Genetics’ impact on PCD
About 20 years ago, only two genes were linked to PCD, a largely autosomal recessive disorder that results from abnormalities in the cilia and subsequently improper airway clearance. Today, said Dr. Ferkol, there are over 50 known genes that, if defective, can lead to PCD.
“Based on our latest estimates, I’d say we can diagnose people using genetics about 70%, maybe 80%, of the time,” Dr. Ferkol said. Genetic testing has become a first-line diagnostic tool for PCD in North America – a significant development given that a definitive diagnosis has long been challenging, he said.
A genetics-based diagnosis of PCD is sometimes challenged by the finding of variants of unknown significance (VUSs) on genetic testing (often missense mutations) “because some of the genes involved are huge,” noted Dr. Ferkol, who coleads the NIH-funded Genetic Disorders of Mucociliary Clearance Consortium. “But many times, it’s straightforward.”
Children with PCD have repeated or persistent upper respiratory tract infections beginning early in life – like chronic rhinosinusitis or suppurative otitis media – and chronic bronchitis, leading to bronchiectasis. About half of patients have a spectrum of laterality defects, where organs are malpositioned in a mirror image of normal. Some individuals also have cardiac defects, and subfertility in both males and females can frequently occur.
Just as it has become increasingly clear that CF exists as a continuum, with milder and variant forms having been recognized since the advent of genetic testing, “we’re finding genotype-phenotype relationships in PCD,” Dr. Ferkol said. “Certain individuals have more rapid pulmonary decline, which is related in part to their genetics.”
With PCD, “I’m convinced this is a continuum.
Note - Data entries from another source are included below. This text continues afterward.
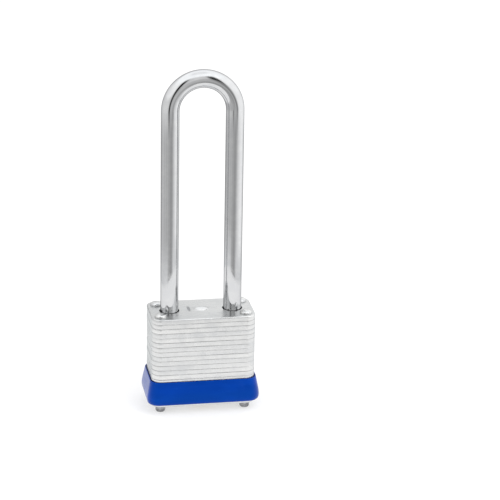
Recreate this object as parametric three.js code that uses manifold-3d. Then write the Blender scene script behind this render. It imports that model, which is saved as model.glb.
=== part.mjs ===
// A small laminated padlock with an extra-long shackle.
//
// Nineteen pressed steel plates are stacked on four rivets. A plastic bumper goes round the
// foot of the stack. A brass pin-tumbler cylinder stands in the plates, its keyway facing down,
// and its cam spreads two locking levers that hold the shackle by a notch in each leg.
//
// Units are millimetres, +Z is up, the front of the case faces -Y and the origin is on the
// ground, under the middle of the case. The lock is stored closed, with its plug turned to the
// open position: the levers are drawn back, and every pin stands at the shear line.

import * as THREE from "three";
import { mergeVertices } from "three/addons/utils/BufferGeometryUtils.js";
import Module from "manifold-3d";

const wasm = await Module();
wasm.setup();

// ---------------------------------------------------------------- driving dimensions

const CASE = { width: 29.0, depth: 15.2, corner: 2.8 };
const PLATE = { count: 19, pitch: 1.365, foot: 2.2 };
const RIVET = { x: 11.9, y: 4.64, shank: 1.15, head: 1.7, headHeight: 1.0, foot: 1.4, sides: 10 };
const SHACKLE = { radius: 2.5, spacing: 17.7, clearance: 63.5, travel: 10.5, sides: 20, bendSteps: 24 };
const BUMPER = { bottom: 3.0, top: 9.65, gap: 0.12 };
const PLUG = { y: -1.2, radius: 3.4, nose: 3.0, bottom: 2.35, top: 19.7, sides: 24 };
const SHELL = { radius: 4.7, bore: 3.6, bibleWidth: 3.9, bibleBack: 6.5, sides: 24 };
const KEYWAY = { width: 1.8, front: -2.7, back: 1.5, top: 17.6 };
const PIN = { radius: 0.82, chamber: 0.95, pitch: 3.2, lowest: 5.9, sides: 8 };
const KEY_PIN_LENGTHS = [2.2, 3.0, 2.6, 3.2];
const DRIVER_LENGTH = 1.5;
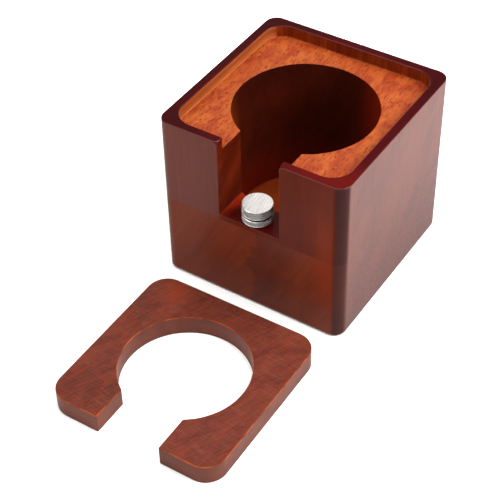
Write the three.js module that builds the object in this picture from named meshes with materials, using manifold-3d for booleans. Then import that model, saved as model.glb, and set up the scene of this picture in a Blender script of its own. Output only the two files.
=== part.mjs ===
// A wooden stand for a portafilter, the handled filter holder of an espresso machine.
//
// Two glued blocks make the stand. A blind well for the spouts runs down through the upper block
// into the base block. A slot at the front lets the handle's neck in and stops short of the glue
// line, which leaves a ledge. The top is sunk to a shallow recess with a raised rim.
// A knurled screw with a lock nut stands on the ledge and props the neck up at the right height.
// The loose adapter plate drops into the recess for a smaller portafilter. Here it lies in front.
//
// Millimetres. X runs along the front, Y to the back and Z up, with the table at z = 0. The
// origin is the middle of the rectangle that the stand and the plate cover on the table.

import * as THREE from "three";
import { mergeVertices } from "three/addons/utils/BufferGeometryUtils.js";
import Module from "manifold-3d";

const wasm = await Module();
wasm.setup();

// Stand
const standWidth = 100;
const standHeight = 91.1;
const standCornerRadius = 6.2;
const seamHeight = 45.5;
const ledgeHeight = 48.2;
const ledgeDepth = 15.5;
const rimWall = 4.6;
const recessDepth = 6.2;
const recessCornerRadius = 10.8;
const wellRadius = 35.3;
const wellFloor = 14.3;
const slotWidth = 32.8;
const slotEdgeRadius = 0.4;
const slotCornerRadius = 2.6;
const slotCornerDrop = 2.5;

// Adapter plate, and where it lies
const plateThickness = 10.5;
const plateHoleRadius = 31.2;
const plateSlotWidth = 33.5;
const plateSlotEdgeRadius = 0.5;
const plateSideClearance = 0.4;
const plateEndClearance = 0.9;
const plateGap = 14.4;
const plateShift = 2.9;
const plateTurn = THREE.MathUtils.degToRad(0.4);

// Height screw, its lock nut and the insert that it turns in
const studRadius = 3;
const studBelowLedge = 20;
const studChamfer = 0.8;
const headMargin = 0.15;
const headThickness = 4.6;
const headBoreDepth = 3;
const headChamfer = 0.3;
const nutThickness = 3.3;
const nutChamfer = 0.3;
const nutGap = 1;
const insertWall = 1.2;
const insertLength = 13;
const screwTravelDown = 0.7;
const threadClearance = 0.08;
const pressClearance = 0.1;
const tipClearance = 4;
const pilotClearance = 0.5;

// Rubber feet, sunk into the underside
const footRadius = 6;
const footThickness = 2.4;
const footProud = 1;
const footEdgeRadius = 0.4;
const footInset = 14;
const footClearance = 0.2;

// Round stretches keep within this distance of the true curve.
const chordError = 0.02;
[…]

Some patients have unmistakable, clear-cut PCD, but I’m sure we’re going to find individuals who have milder variants in these PCD-associated genes that lead to milder disease,” he said.
There are no specific treatments that will correct cilia dysfunction, and current therapy options are borrowed from other diseases such as asthma and CF. However, newer treatments targeting specific genetic defects are in early clinical studies. Will the gene discoveries and more research open up new avenues for treating PCD, as happened in CF? Dr. Ferkol hopes so.
Approximately 2,000 genetic variants have been identified in the CFTR gene, though not all are pathogenic. “The newer, highly effective modulators used in CF target a particular CFTR mutation class, so some drugs will work for some people with the disease, but not all,” Dr. Ferkol said. “It’s personalized medicine.”
Modulator therapies designed to correct the malfunctioning proteins made by the CFTR gene have profoundly changed the lives of many with CF, improving lung function and everyday symptoms for patients, allowing them to lead near-normal lives. “It’s astonishing,” he said.
Dr. Garcia reported consulting for Rejuvenation Technologies and Rejuveron Telomere Therapeutics; in addition, her laboratory has received support from Boehringer Ingelheim and Astrazeneca for investigator-initiated research. Dr. Newton reported he has performed consulting for Boehringer Ingelheim. Dr. Ferkol reported involvement in a longitudinal study defining endpoints for future clinical PCD trials funded by ReCode Therapeutics and leadership of an international clinical trial for PCD supported by Parion Sciences. He has received honoraria from the Cystic Fibrosis Foundation and serves as a member of the ReCode Therapeutics PCD Clinical Steering Committee. Dr. Raby reported no relevant disclosures.